La representatividad de la Universidad en la cultura de su tiempo fue menos que escasa. Una relativamente elevada tasa de la población universitaria castellana (unos 20.000 estudiantes en el momento de máxima expansión, el 3,2% de los varones entre quince y veinticuatro años, frente al 2,7% de Inglaterra o el 1% de Francia) no indica para España un mayor índice de desarrollo cultural respecto a Europa.

Si bien la Universidad de Valencia se adscribió a las pautas más avanzadas de la medicina de su tiempo (la anatomía de Vesalio o la química de Paracelso) y la de Salamanca incluyó la doctrina de Copérnico entre sus Constituciones, la realidad es que la nueva ciencia que llega a España a fines del siglo XVII lo hace al margen de la Universidad, como, de hecho, ocurre en Europa. Las críticas que los intelectuales españoles hicieron a sus Universidades también las expresaron Rabelais y Montaigne hacia la Sorbona.

En definitiva, no hubo revolución educativa. La Universidad siguió firmemente atada a un conservadurismo siempre interesado en satisfacer la demanda profesional de funcionarios y en reproducir la tramoya de los valores domésticos. En los siglos XVI y XVII siguió caracterizada por el corporativismo que adscribía a maestros y alumnos a una concepción gremialista y defensiva del saber. La educación universitaria nunca pudo competir con la eficacia de otros medios de comunicación como el púlpito o el confesionario.
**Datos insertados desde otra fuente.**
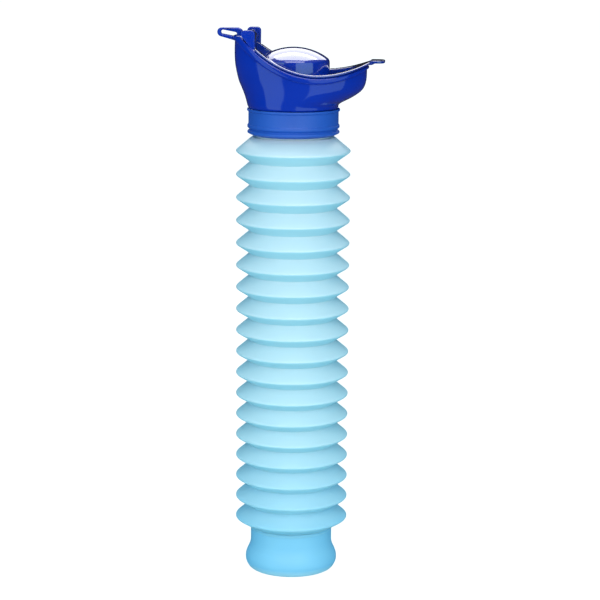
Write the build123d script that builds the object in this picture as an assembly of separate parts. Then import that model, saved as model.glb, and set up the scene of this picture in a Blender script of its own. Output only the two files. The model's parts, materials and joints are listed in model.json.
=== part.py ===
from build123d import *
import math
import os

# A collapsible hand-held urine bottle: a blow-moulded bellows bottle, and a saddle-rimmed
# funnel held on its neck by a screw collar, with a hinged lid and a domed sealing cap.
# Millimetres. +Z is up the bottle. The origin is the centre of the flat resting face. The lid's
# hinge and the hanging eye are on the -X side and the lid's finger tab is on the +X side.

# Bellows
FOLDS = 18
PITCH = 13.31               # crest to crest on average, with the bottle pulled out
SAG_TOP = 16.7              # the bottle sags: its upper folds are pulled open more than its lower ones
SAG_LOW = 5.8
UPPER_FLANK = 7.7           # height of the long flank above each crest
LOWER_FLANK = 5.5           # height of the short flank below the last crest
CREST_R = 34.6
CREST_HALF_HEIGHT = 0.8
ROOT_R = 25.8
BOTTLE_WALL = 0.8
FLANK_WALL_X = 1.15         # the same wall, measured level across a sloping flank
TOP_CREST_Z = 258.8

# Bottle base
BASE_R = 28.0
BASE_WAIST_R = 24.9
BASE_FOOT_R = 22.8
BASE_BULGE_Z = 8.0
BASE_WAIST_Z = 15.0
BASE_TOP_Z = TOP_CREST_Z - (FOLDS - 1) * PITCH - LOWER_FLANK

# Bottle neck
NECK_R = 22.6
NECK_BORE_R = 20.7
NECK_FOOT_Z = TOP_CREST_Z + UPPER_FLANK
SHOULDER_Z = 267.2
NECK_TOP_Z = 281.1

# Screw collar
COLLAR_BOTTOM_Z = 267.6
COLLAR_TOP_Z = 284.2
COLLAR_R = 26.9
COLLAR_FLANGE_R = 27.7
COLLAR_FLANGE_Z = 283.0      # underside of the top flange, which a short slope carries
COLLAR_SLOPE = 0.4
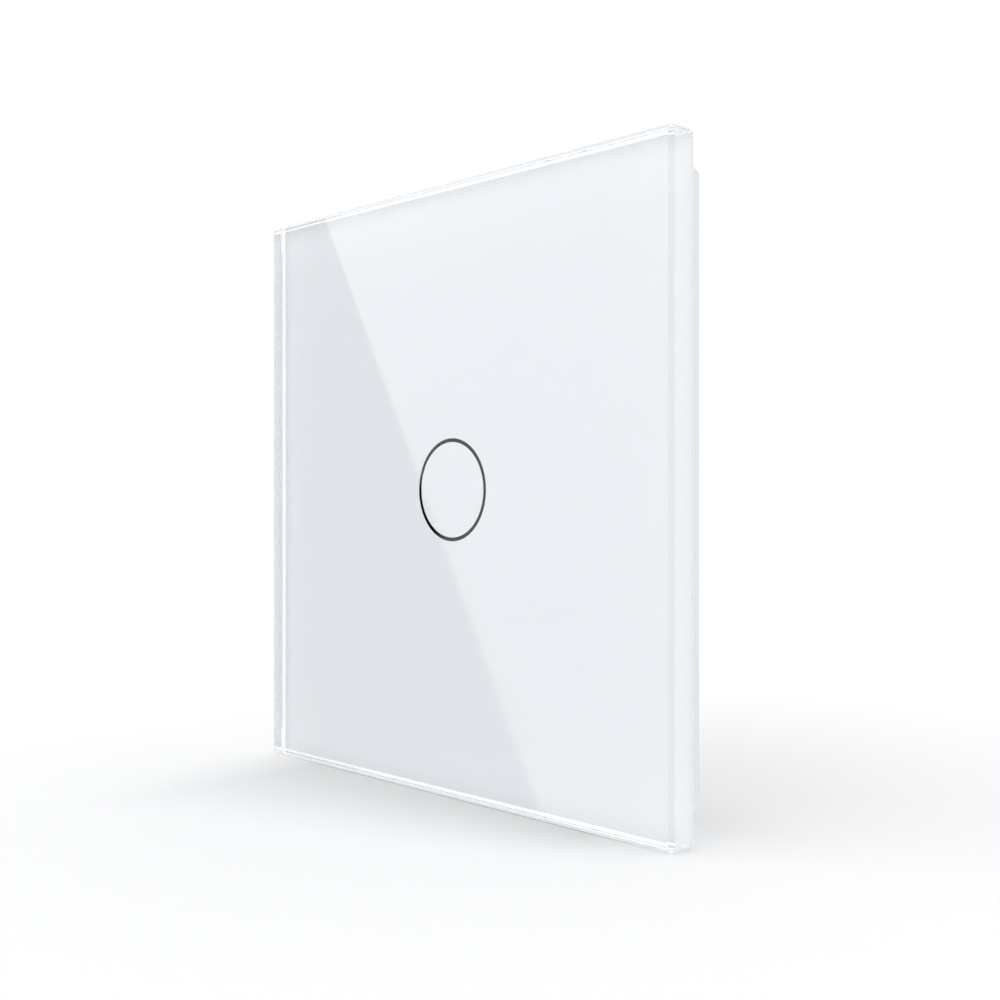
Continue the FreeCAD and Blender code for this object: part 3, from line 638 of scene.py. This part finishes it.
# %% [markdown]
# The frame, the tray and its cover are injection moulded. The mould of the frame is spark-eroded,
# which leaves an even, very fine grain, and that of the tray is only ground, so the tray is
# smoother and its flow lines show a little. Moulded edges are never sharp, so the shading rounds
# them. Real roundings would cost thousands of faces and look the same at this size.


# %% Wear and soft edges
def worn(material, smooth, rough, size_mm):
    """Lets a finish's roughness drift between two values."""
    tree = material.node_tree
    drift = stepped(tree, noise(tree, size_mm), DRIFT_LOW, DRIFT_HIGH, smooth, rough)
    wire(tree, drift, tree.nodes["Principled BSDF"].inputs["Roughness"])
    return material


def softened(material, radius_mm):
    """Rounds a finish's sharp edges by this much, in the shading only."""
    tree = material.node_tree
    round_edge = tree.nodes.new("ShaderNodeBevel")
    round_edge.samples = 4
    round_edge.inputs["Radius"].default_value = radius_mm * MM
    bumps = [node for node in tree.nodes if node.bl_idname == "ShaderNodeBump"]
    target = bumps[0] if bumps else tree.nodes["Principled BSDF"]
    wire(tree, round_edge.outputs[0], target.inputs["Normal"])
    return material


# %% Mouldings
white_moulding = finish("white_moulding", (0.85, 0.862, 0.872), 0.42, specular_ior_level=0.12)
mottle(white_moulding, (0.842, 0.854, 0.864), (0.858, 0.870, 0.880), 9.0)
dress("panel_frame", softened(grain(white_moulding, 0.12, 0.004), 0.12))
FLOW_LINES = (1.0, 1.0, 0.25)
grey_moulding = finish("grey_moulding", (0.66, 0.67, 0.68), 0.42)
mottle(grey_moulding, (0.63, 0.64, 0.65), (0.68, 0.69, 0.70), 7.0, FLOW_LINES)
softened(grain(worn(grey_moulding, 0.36, 0.5, 5.0), 0.2, 0.003), 0.12)
dress("sensor_tray", grey_moulding)
dress("tray_cover", grey_moulding)

# %% [markdown]
# The yoke is cut from zinc-coated strip. Rolling leaves fine lines one way, and the zinc sets in
# small flat crystals of slightly different grey. The screws are plated too, and are brighter
# because they are tumbled.


# %% Plated steel
def zinc(name, dark, pale, patch_mm):
    """Zinc-coated steel: crystals of slightly different grey."""
    material = finish(name, pale, 0.34, metallic=1.0)
    tree = material.node_tree
    patches = tree.nodes.new("ShaderNodeTexVoronoi")
    patches.feature = "F1"
    patches.inputs["Scale"].default_value = 1.0 / (patch_mm * MM)
    wire(tree, texture_place(tree), patches.inputs["Vector"])
    tone = tree.nodes.new("ShaderNodeMix")
    tone.data_type = "RGBA"
    tone.inputs[6].default_value = (*dark, 1.0)
    tone.inputs[7].default_value = (*pale, 1.0)
    wire(tree, stepped(tree, patches.outputs["Color"], 0.1, 0.9, 0.0, 1.0), tone.inputs[0])
    wire(tree, tone.outputs[2], tree.nodes["Principled BSDF"].inputs["Base Color"])
    return worn(material, 0.26, 0.42, patch_mm * 0.8)


ROLLED = (1.0, 1.0, 0.03)
plated_steel = zinc("plated_steel", (0.47, 0.485, 0.505), (0.57, 0.585, 0.605), 2.6)
dress("mounting_yoke", softened(grain(plated_steel, 0.25, 0.006, ROLLED), 0.1))
screw_steel = zinc("screw_steel", (0.60, 0.61, 0.62), (0.68, 0.685, 0.69), 1.0)
dress("tray_screws", softened(grain(screw_steel, 0.25, 0.003), 0.08))

# %% [markdown]
# The board is glass-fibre laminate under glossy green solder mask. The glass cloth beneath makes
# the mask's colour and surface drift in patches of about half a millimetre. Copper tracks lie
# under the mask as slightly raised, paler lines, so they are drawn as thin ribbons on the board.

# %% Solder mask
board_low, board_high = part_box("sensor_board")
board_front = -board_low[1] / MM
solder_mask = finish("solder_mask", (0.012, 0.16, 0.07), 0.28, coat_weight=0.3)
mottle(solder_mask, (0.010, 0.145, 0.062), (0.016, 0.185, 0.082), 0.5)
dress("sensor_board", softened(grain(solder_mask, 0.4, 0.004), 0.05))
masked_copper = finish("masked_copper", (0.02, 0.27, 0.11), 0.25, coat_weight=0.3)
mottle(masked_copper, (0.02, 0.25, 0.10), (0.03, 0.31, 0.13), 0.8)


# %% Ribbons for tracks
ROOT = 0.02
SHARPEST = 0.4


def ribbon(form, line, width, height):
    """Adds a flat ribbon to a form, along (x, z) points on the board's front."""
    left, right = [], []
    for i, (x, z) in enumerate(line):
        before, after = line[max(i - 1, 0)], line[min(i + 1, len(line) - 1)]
        first = Vector((x - before[0], z - before[1]))
        second = Vector((after[0] - x, after[1] - z))
        first, second = (first or second).normalized(), (second or first).normalized()
        across = (first + second).normalized()
        reach = width / 2 / max(across.dot(first), SHARPEST)
        left.append((x - across.y * reach, z + across.x * reach))
        right.append((x + across.y * reach, z - across.x * reach))
    low, high = [[form.verts.new((x * MM, -depth * MM, z * MM)) for x, z in left + right[::-1]]
                 for depth in (board_front - ROOT, board_front + height)]
    count = len(low)
    for i in range(count):
        form.faces.new((low[i], low[(i + 1) % count], high[(i + 1) % count], high[i]))
    for loop in (low, high):
        for i in range(len(line) - 1):
            form.faces.new((loop[i], loop[i + 1], loop[count - 2 - i], loop[count - 1 - i]))


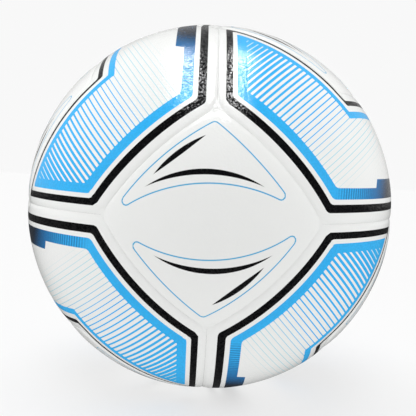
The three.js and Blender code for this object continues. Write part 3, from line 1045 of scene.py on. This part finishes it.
# The studio that gloss reflects: a wall behind the ball, and two strip lamps that run overhead,
# one on each side of a middle line. Places in it are parts of a direction of length 1.
LAMP_MIDDLE = 0.03                       # how far to the left their middle line lies
LAMP_HEIGHT = (0.88, 0.92)
LAMP_INNER_EDGE = (0.08, 0.11)
LAMP_OUTER_EDGE = (0.24, 0.28)
LAMP_BRIGHTNESS = 12.0
WALL_RISE = (0.0, 0.8)                   # from the side of the ball to behind it
WALL_BRIGHTNESS = 0.85
WALL_GLOSS_CUT = 0.5                     # taken off that for gloss
LEAST_BRIGHTNESS = 0.05

LENS = 70.8
CAMERA_DISTANCE = 4.608                  # ball radii
CAMERA_DIRECTION = (-0.0168, -0.9975, 0.0690)
CAMERA_TARGET = (-0.0008, 0.0, -0.00085)
CAMERA_UPWARD = (-0.0447, 0.0697, 0.9966)


def make_floor():
    """A plain pale floor. The camera sees it shaded; to the ball it is an even glow from below,
    which gloss hardly reflects."""
    signs = ((-1, -1), (1, -1), (1, 1), (-1, 1))
    corners = [(x * FLOOR_HALF, y * FLOOR_HALF, -BALL_RADIUS) for x, y in signs]
    mesh = bpy.data.meshes.new("floor")
    mesh.from_pydata(corners, [], [(0, 1, 2, 3)])
    floor = bpy.data.objects.new("floor", mesh)
    bpy.context.scene.collection.objects.link(floor)
    material, tree, shader = new_material("pale_floor")
    rays = tree.nodes.new("ShaderNodeLightPath")
    seen = Wire(tree, rays.outputs["Is Camera Ray"])
    gloss = Wire(tree, rays.outputs["Is Glossy Ray"])
    glow = seen * -FLOOR_SEEN_CUT - gloss * FLOOR_GLOSS_CUT + FLOOR_GLOW
    connect(tree, glow, shader.inputs["Emission Strength"])
    colour = mixed(tree, seen, UNSEEN_FLOOR, SEEN_FLOOR)
    connect(tree, colour, shader.inputs["Base Color"])
    shader.inputs["Emission Color"].default_value = (1.0, 1.0, 1.0, 1)
    shader.inputs["Roughness"].default_value = 1.0
    shader.inputs["Specular IOR Level"].default_value = 0.0
    floor.data.materials.append(material)


def make_soft_light(name, towards, energy, angle):
    """A light from one side, as broad as `angle`. Gloss doesn't reflect it."""
    light = bpy.data.lights.new(name, "SUN")
    light.energy = energy
    light.angle = angle * DEGREE
    lamp = bpy.data.objects.new(name, light)
    lamp.rotation_euler = Vector(towards).to_track_quat("-Z", "Y").to_euler()
    lamp.visible_glossy = False
    bpy.context.scene.collection.objects.link(lamp)


def make_lights():
    """Soft lights, and a studio that gloss reflects: two strip lamps overhead, a bright side
    behind the ball and a dark side in front of it."""
    for name, (towards, energy, angle) in SOFT_LIGHTS.items():
        make_soft_light(name, towards, energy, angle)

    world = bpy.data.worlds.new("studio")
    world.use_nodes = True
    tree = world.node_tree
    direction = tree.nodes.new("ShaderNodeTexCoord")
    axes = tree.nodes.new("ShaderNodeSeparateXYZ")
    tree.links.new(direction.outputs["Generated"], axes.inputs["Vector"])
    sideways, backward, upward = (Wire(tree, axes.outputs[i]) for i in range(3))
    rays = tree.nodes.new("ShaderNodeLightPath")
    seen = Wire(tree, rays.outputs["Is Camera Ray"])
    gloss = Wire(tree, rays.outputs["Is Glossy Ray"])
    lane = (sideways + LAMP_MIDDLE).absolute()
    lamps = upward.ramp(*LAMP_HEIGHT) * lane.ramp(*LAMP_INNER_EDGE)
    lamps = lamps * lane.ramp(*LAMP_OUTER_EDGE).inverse()
    wall = backward.ramp(*WALL_RISE) * (gloss * -WALL_GLOSS_CUT + WALL_BRIGHTNESS)
    strength = wall + LEAST_BRIGHTNESS + lamps * gloss * LAMP_BRIGHTNESS
    strength = strength + seen * (ROOM_BRIGHTNESS - strength)
    background = tree.nodes["Background"]
    background.inputs["Color"].default_value = (1.0, 1.0, 1.0, 1)
    connect(tree, strength, background.inputs["Strength"])
    bpy.context.scene.world = world


def make_camera():
    """A short telephoto a little above the ball's middle, rolled slightly."""
    camera = bpy.data.objects.new("camera", bpy.data.cameras.new("camera"))
    camera.data.lens = LENS
    camera.data.sensor_width = 36.0
    distance = CAMERA_DISTANCE * BALL_RADIUS
    place = Vector(CAMERA_DIRECTION).normalized() * distance
    outward = (place - Vector(CAMERA_TARGET)).normalized()
    right = Vector(CAMERA_UPWARD).cross(outward).normalized()
    turn = Matrix((right, outward.cross(right), outward)).transposed()
    camera.matrix_world = Matrix.Translation(place) @ turn.to_4x4()
    camera.data.clip_start = 0.01
    bpy.context.scene.collection.objects.link(camera)
    bpy.context.scene.camera = camera


bpy.context.scene.view_settings.view_transform = "Standard"
make_camera()
foam_material = plain_material(
    "cell_foam", light=(0.72, 0.68, 0.58, 1), dark=(0.62, 0.58, 0.48, 1), blotch=12 * MM,
    roughness=0.8, grain_size=0.6 * MM, grain_depth=0.1 * MM)
make_squares(white_cover_material(), foam_material)
make_strips(printed_cover_material(), foam_material)
make_turned_pieces()
make_floor()
make_lights()
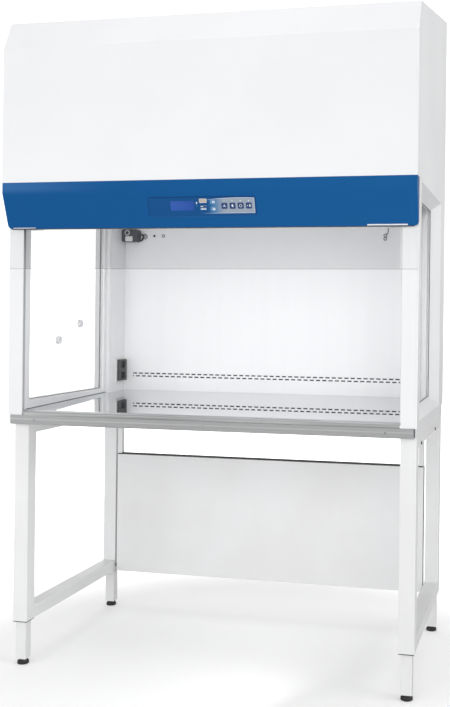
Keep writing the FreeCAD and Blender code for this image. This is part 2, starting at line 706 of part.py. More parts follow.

Las advertencias de Quevedo al rey ("en la ignorancia de los pueblos está el dominio de los príncipes, el estudio que les advierte les amonita (...) Príncipes, temed al que no tiene otra cosa que hacer sino imaginar y escribir"), no podían provocar una reacción en una Universidad que se permitió muy pocas veces la tentación de pensar.